– Что ж ты так поторопилась, а? Эх, Яна, Яна…
Валерий Александрович с трудом нагнулся поправляя цветы, скатившиеся с гладкой могильной плиты. Все уже разошлись: вечно спешащие дети – по своим исключительно важным делам, немногочисленные родственники и вовсе еле дождались окончания панихиды, оскорбленные нежеланием вдовца устраивать пышные поминки «как положено» – с обильной едой и выпивкой не чокаясь, а после – пьяной слезливой болтовней.
Июльское солнце припекало, но вдруг, невесть откуда задувший свежий ветерок, принес прохладу и, неожиданно, странное, какое-то ментоловое облегчение. Еще раз сердито покачав головой не одобряя поступка жены, которая позволила себе умереть так же, как и жила: тихо и безропотно, Валерий заложил руки за спину и пошел домой. Знакомые улицы казались странными и неприветливыми, весь город, суетящийся и бурлящий вокруг, вызывал тоску и антипатию. Старик уже несколько дней привыкал жить в одиночку, но получалось пока не особенно хорошо, и бутылка коньяка теперь занимала постоянное место на столе в гостиной. И ведь, не сказать, что они были в последние годы так уж близки с женой: отдельные спальни, разные интересы, давно не осталось даже искры тепла, одна лишь привычка. Да и была ли когда-нибудь эта искра? Наверное… Но сейчас Валерий Александрович вдруг засомневался, с усилием он попытался вспомнить, с чего у них с Янкой все началось, и не смог – прошлое вставало перед глазами мутным треснутым калейдоскопом: цветные невнятные пятна, и только.
Уже поздно вечером, клюя носом над рюмкой под монотонное бормотание медиацентра, он вдруг решил отыскать старые семейные фотографии. Не компьютерный архив, а настоящие, бумажные снимки из той далекой эпохи, когда фотодело было больше похоже на магию, где при свете красного фонаря, в кювете с химикатами на белом листе сначала постепенно, а затем быстрее и быстрее проявлялось и становилось все более контрастным изображение: иногда удачное яркое и живое, а временами откровенно провальное: портреты с закрытыми глазами, смазанные или засвеченные кадры.

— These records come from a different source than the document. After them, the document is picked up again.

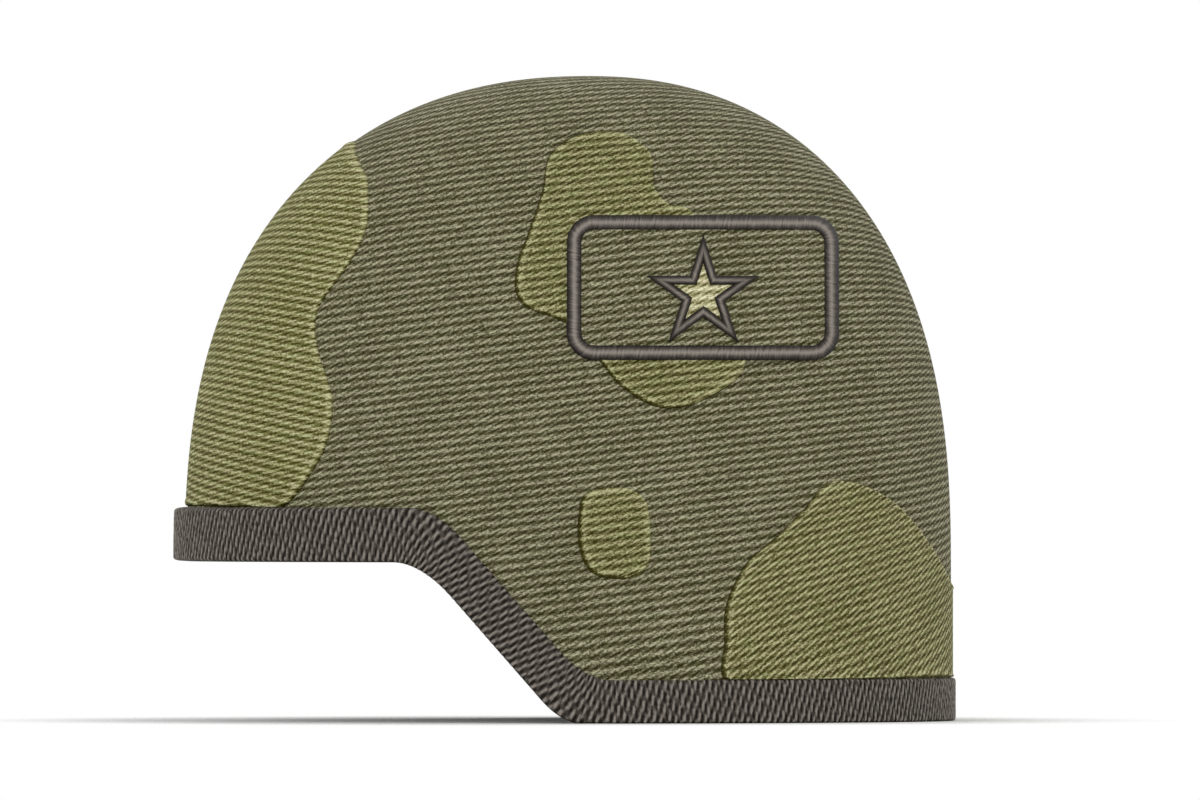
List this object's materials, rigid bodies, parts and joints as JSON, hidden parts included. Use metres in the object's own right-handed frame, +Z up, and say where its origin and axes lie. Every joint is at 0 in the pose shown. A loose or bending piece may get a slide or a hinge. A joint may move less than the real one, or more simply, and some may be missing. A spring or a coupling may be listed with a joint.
{
  "type": "combat helmet",
  "caption": "Ear-covering combat helmet with a stitched camouflage cover, a star badge on the left side, a webbing suspension and a chinstrap that swings, shortens and unsnaps.",
  "frame": {"origin": "on the table under the rim, halfway between the front and the rear of the edge band, in the helmet's middle plane", "axes": "+X towards the nape, -X towards the brow, -Y towards the wearer's left side with the badge, +Z up"},
  "size_m": [0.2551, 0.2338, 0.2107],
  "materials": {
    "shell": "matt",
    "cover_cloth": "woven",
    "camo_light": "embroidered",
    "camo_mid": "embroidered",
    "camo_warm": "embroidered",
    "edge_trim": "stitched",
    "badge_cloth": "woven",
    "badge_cord": "satin",
    "star_thread": "satin",
    "webbing": "woven",
    "drawcord": "braided",
    "leather": "satin",
    "foam": "matt",
    "black_plastic": "satin",
    "dark_steel": "satin",
    "bare_steel": "satin",
    "snap_metal": "blackened"
  },
  "bodies": {
    "helmet": {"helmet_shell": "shell", "camouflage_cover": "cover_cloth", "edge_band": "edge_trim", "camo_front": "camo_light", "camo_upper": "camo_mid", "camo_small": "camo_mid", "camo_rear": "camo_warm", "camo_right_brow": "camo_light", "camo_right_ear": "camo_warm", "camo_right_crown": "camo_mid", "badge_ground": "badge_cloth", "badge_border": "badge_cord", "star_outline": "badge_cord", "star_centre": "star_thread", "suspension_screws": "dark_steel", "suspension_posts": "bare_steel", "suspension_band": "webbing", "front_crown_straps": "webbing", "side_crown_straps": "webbing", "rear_crown_straps": "webbing", "crown_drawcord": "drawcord", "cord_lock": "black_plastic", "sweatband": "leather", "sweatband_clips": "bare_steel", "nape_pad": "foam", "chinstrap_screws": "dark_steel", "chinstrap_spacers": "black_plastic", "chinstrap_nuts": "bare_steel"},
    "chinstrap_anchors": {"left_anchor_plate": "bare_steel", "right_anchor_plate": "bare_steel", "left_anchor_strap": "webbing", "right_anchor_strap": "webbing", "left_slider": "black_plastic", "right_slider": "black_plastic"},
    "chin_loop": {"chinstrap_loop": "webbing", "chin_cup": "leather", "snap_stud": "snap_metal"},
    "snap_tab_piece": {"snap_tab": "webbing", "snap_cap": "snap_metal"}
  },
  "joints": [
    {"name": "chinstrap_swing", "type": "hinge", "parent": "helmet", "child": "chinstrap_anchors", "pos_m": [-0.022, 0, 0.06], "axis": [0, 1, 0], "range_deg": [0, 90]},
    {"name": "strap_length", "type": "slide", "parent": "chinstrap_anchors", "child": "chin_loop", "axis": [0.9472, 0, -0.3206], "range_m": [-0.018, 0]},
    {"name": "snap_tab_peel", "type": "hinge", "parent": "chin_loop", "child": "snap_tab_piece", "pos_m": [0.05937, -0.08016, 0.03246], "axis": [-0.3206, 0, -0.9472], "range_deg": [0, 60]}
  ]
}
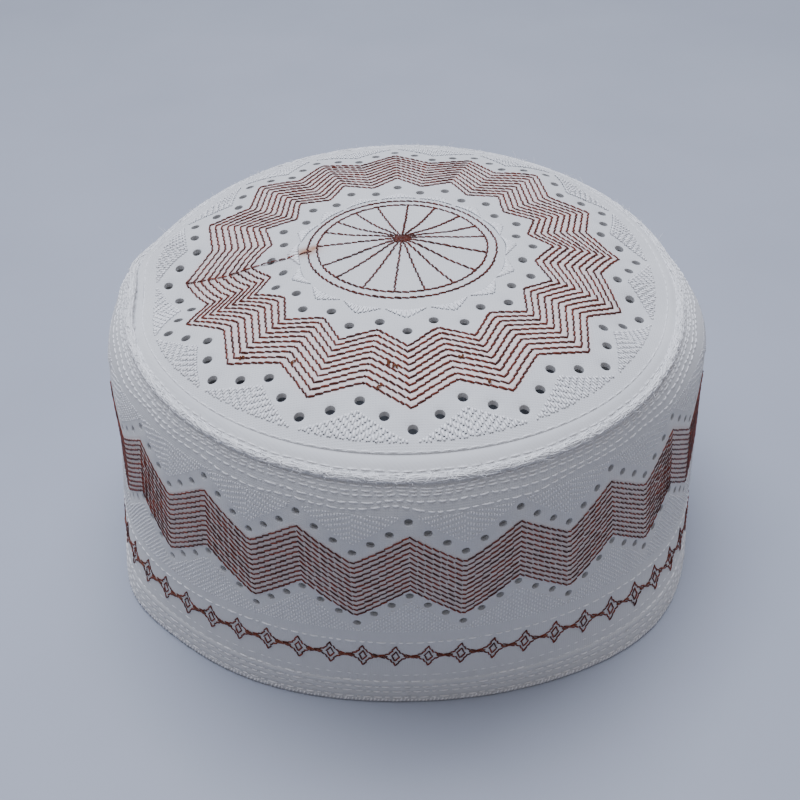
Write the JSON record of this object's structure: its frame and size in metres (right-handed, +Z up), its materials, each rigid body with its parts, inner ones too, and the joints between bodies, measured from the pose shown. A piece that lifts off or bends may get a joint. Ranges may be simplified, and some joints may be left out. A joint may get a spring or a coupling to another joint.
{
  "type": "prayer cap",
  "caption": "White embroidered prayer cap: round domed crown with eyelets cut through, nearly upright oval side band, frayed rim seam and quilted hem, open below for the head.",
  "frame": {"origin": "on the surface the cap rests on, in the middle of the oval of its hem", "axes": "+X along the longer way across the hem, to the right in the picture; +Y to the back, away from the camera; +Z up, from the hem to the crown"},
  "size_m": [0.1925, 0.1766, 0.1024],
  "materials": {
    "embroidered_cloth": "matte",
    "plain_twill": "matte",
    "seam_thread": "matte",
    "hem_cloth": "matte",
    "white_thread": "satin",
    "brown_thread": "satin"
  },
  "bodies": {
    "root": {"crown_panel": "embroidered_cloth", "crown_margin": "plain_twill", "rim_seam": "seam_thread", "side_band": "embroidered_cloth", "hem_band": "hem_cloth"}
  },
  "joints": []
}
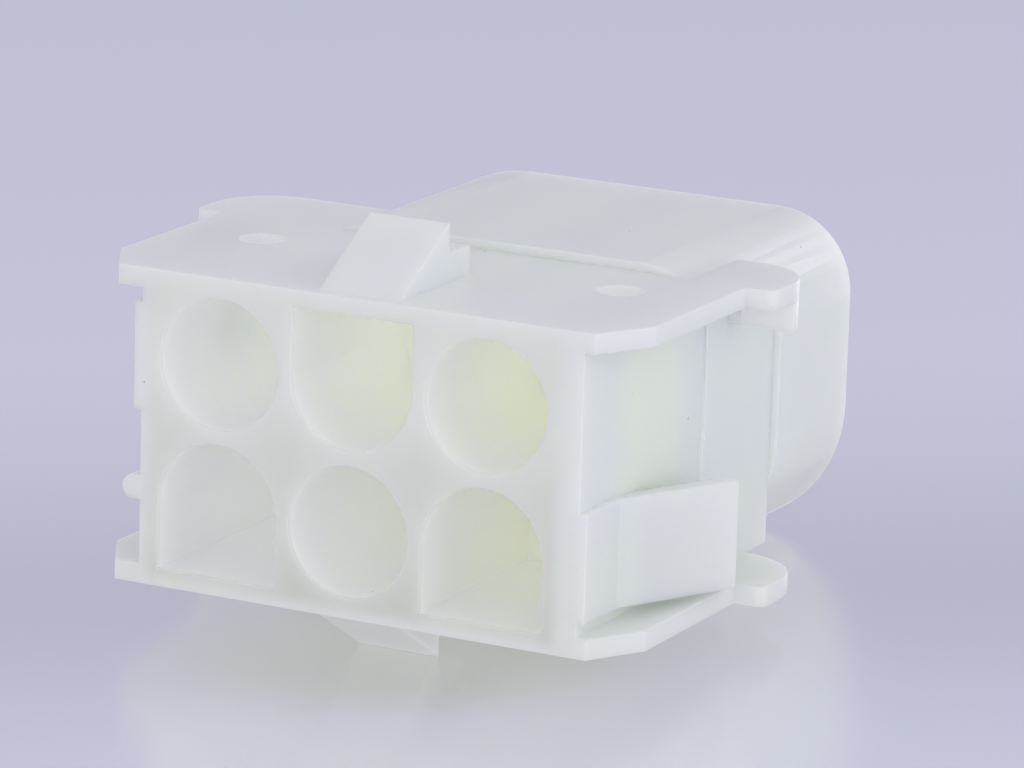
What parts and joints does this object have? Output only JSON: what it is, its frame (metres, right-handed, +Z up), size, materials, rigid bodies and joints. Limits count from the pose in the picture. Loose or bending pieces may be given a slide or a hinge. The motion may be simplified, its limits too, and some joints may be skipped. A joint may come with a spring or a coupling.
{
  "type": "wire connector housing",
  "caption": "Moulded nylon housing for a panel-lock wire connector, with round and squared sockets, locking ramps, side lances and flange ears.",
  "frame": {"origin": "centre of the mating face", "axes": "+X to the right seen from the mating side, +Y from the mating face towards the wire side, +Z up, at right angles to the plates"},
  "size_m": [0.0276, 0.0246, 0.0186],
  "materials": {
    "housing": "natural translucent nylon, smooth moulded faces"
  },
  "bodies": {
    "root": {"housing": "housing"}
  },
  "joints": []
}
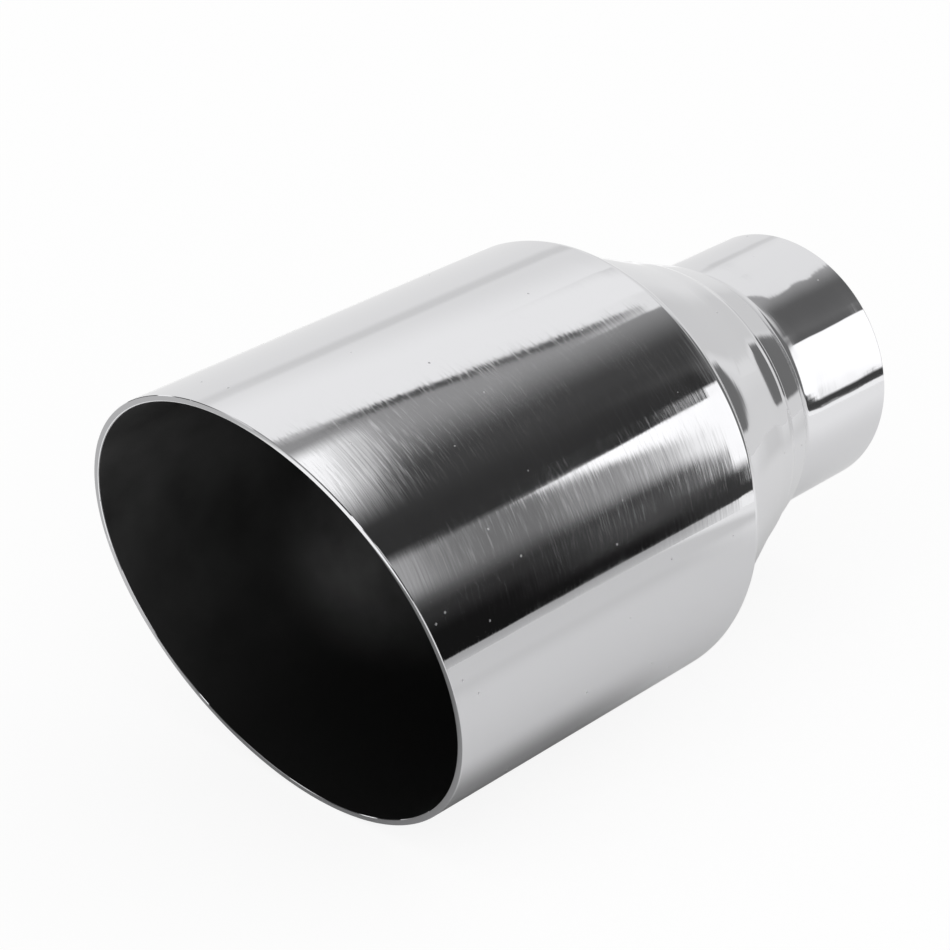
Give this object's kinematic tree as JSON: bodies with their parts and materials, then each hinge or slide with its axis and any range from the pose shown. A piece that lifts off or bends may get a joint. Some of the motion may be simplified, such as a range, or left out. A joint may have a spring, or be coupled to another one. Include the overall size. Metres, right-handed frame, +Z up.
{
  "type": "exhaust tip",
  "caption": "Slant-cut round exhaust tip: polished barrel with a rolled rear edge, a reducing cone and a straight inlet neck that slips over a tailpipe.",
  "frame": {"origin": "centre of the inlet end face, on the tip's axis", "axes": "+Y along the axis from the mouth to the inlet, so the mouth faces -Y; +Z up, with the long side of the slanted mouth on top"},
  "size_m": [0.1016, 0.1777, 0.1016],
  "materials": {
    "polished_stainless": "mirror polished, with fine polishing lines round the axis; the barrel and cone are coated satin black inside"
  },
  "bodies": {
    "root": {"outlet_barrel": "polished_stainless", "reducer_cone": "polished_stainless", "inlet_neck": "polished_stainless"}
  },
  "joints": []
}
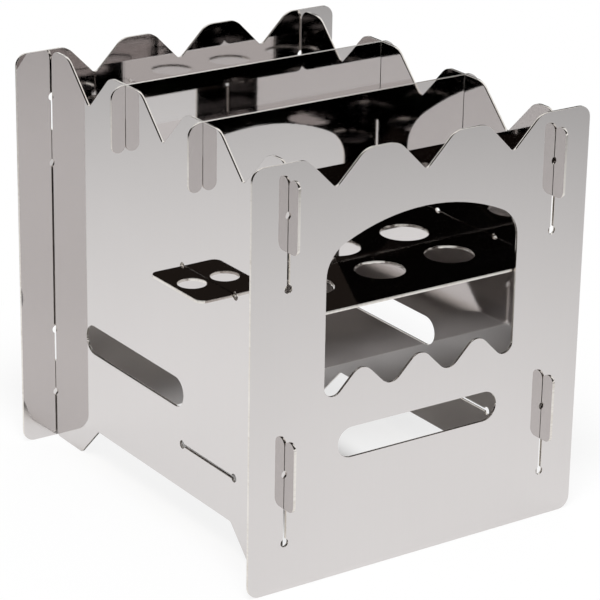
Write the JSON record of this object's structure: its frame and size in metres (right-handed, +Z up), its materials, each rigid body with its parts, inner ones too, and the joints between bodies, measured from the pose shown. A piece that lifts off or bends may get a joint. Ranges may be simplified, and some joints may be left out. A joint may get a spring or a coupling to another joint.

Насколько Валерий Александрович помнил, у них была целая коробка старых снимков – еще в школе фотография стала для него одним из увлечений, которое сошло на нет лишь с началом цифровой эры – фотографировать без магии было ему неинтересно.
Вскоре из кладовки была извлечена объемистая коробка из-под зимних женских сапог со слегка помятой крышкой. Старик неторопливо, со вкусом, отхлебнул коньяка и начал разбирать архив. Сверху лежали несколько толстых альбомов – самое начало их с Янкой совместной жизни: свадьба, покупка щенка, первый отпуск, рождение детей… Валерий Александрович разложил фотоальбомы на диване, намереваясь рассмотреть их без спешки в хронологическом порядке. В коробке оставались еще совсем старые карточки: родители, деды-прадеды и целая стопка школьных фотографий. Машинально он взял эту чуть выцветшую пачку, перехваченную растянутой резинкой и начал бегло просматривать. Эти изображения казались ему совсем чужими, хотя вот он сам, Валерка Алексеев, или Вал – как сокращенно звали его товарищи, в компании друзей с гитарами. Вот какой-то праздник: нарядные девчонки, снова гитары… Одна девочка попадалась чуть чаще остальных и, наверное, неспроста, но это сейчас не вызывало никаких эмоций.
Дело в том, что никого из этих людей, да и почти ничего из той жизни он не помнил. Почти совсем. Сорок лет назад тогда еще вполне молодой Валера возвращался из магазина, груженый провизией на всю семью. Была зима, вечерело… Так ему рассказывали, во всяком случае. А потом, как в старенькой кинокомедии: поскользнулся – упал, очнулся – гипс. Ну, хорошо, не гипс, просто забинтованная голова. И память, как лоскутное одеяло, где черных квадратов гораздо больше, чем цветных. Ох, сколько лет прошло, кое-что с тех пор вспомнилось, хоть и каким-то рваным пунктиром, но большая часть так и пропала навсегда.